▸ Task to carry out
Reproduce the data in its entirety, exactly as supplied.

******

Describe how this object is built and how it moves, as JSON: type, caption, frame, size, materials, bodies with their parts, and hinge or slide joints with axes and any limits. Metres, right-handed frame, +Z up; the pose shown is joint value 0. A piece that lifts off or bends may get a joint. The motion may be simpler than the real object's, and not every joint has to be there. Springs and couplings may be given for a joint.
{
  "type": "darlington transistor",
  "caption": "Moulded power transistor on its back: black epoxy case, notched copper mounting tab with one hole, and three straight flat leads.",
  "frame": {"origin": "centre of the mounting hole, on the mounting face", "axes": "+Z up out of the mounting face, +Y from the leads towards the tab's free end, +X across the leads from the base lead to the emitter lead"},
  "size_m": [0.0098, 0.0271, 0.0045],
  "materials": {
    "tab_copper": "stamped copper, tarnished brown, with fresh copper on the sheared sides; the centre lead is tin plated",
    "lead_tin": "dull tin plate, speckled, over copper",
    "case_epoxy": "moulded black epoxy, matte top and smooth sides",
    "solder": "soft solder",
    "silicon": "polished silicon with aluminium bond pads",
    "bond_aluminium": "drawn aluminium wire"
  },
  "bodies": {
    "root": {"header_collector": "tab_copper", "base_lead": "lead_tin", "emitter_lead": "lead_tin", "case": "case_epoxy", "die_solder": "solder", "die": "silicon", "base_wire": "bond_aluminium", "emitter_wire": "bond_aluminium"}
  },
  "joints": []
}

******

▸ Full response
Describe how this object is built and how it moves, as JSON: type, caption, frame, size, materials, bodies with their parts, and hinge or slide joints with axes and any limits. Metres, right-handed frame, +Z up; the pose shown is joint value 0. A piece that lifts off or bends may get a joint. The motion may be simpler than the real object's, and not every joint has to be there. Springs and couplings may be given for a joint.
{
  "type": "darlington transistor",
  "caption": "Moulded power transistor on its back: black epoxy case, notched copper mounting tab with one hole, and three straight flat leads.",
  "frame": {"origin": "centre of the mounting hole, on the mounting face", "axes": "+Z up out of the mounting face, +Y from the leads towards the tab's free end, +X across the leads from the base lead to the emitter lead"},
  "size_m": [0.0098, 0.0271, 0.0045],
  "materials": {
    "tab_copper": "stamped copper, tarnished brown, with fresh copper on the sheared sides; the centre lead is tin plated",
    "lead_tin": "dull tin plate, speckled, over copper",
    "case_epoxy": "moulded black epoxy, matte top and smooth sides",
    "solder": "soft solder",
    "silicon": "polished silicon with aluminium bond pads",
    "bond_aluminium": "drawn aluminium wire"
  },
  "bodies": {
    "root": {"header_collector": "tab_copper", "base_lead": "lead_tin", "emitter_lead": "lead_tin", "case": "case_epoxy", "die_solder": "solder", "die": "silicon", "base_wire": "bond_aluminium", "emitter_wire": "bond_aluminium"}
  },
  "joints": []
}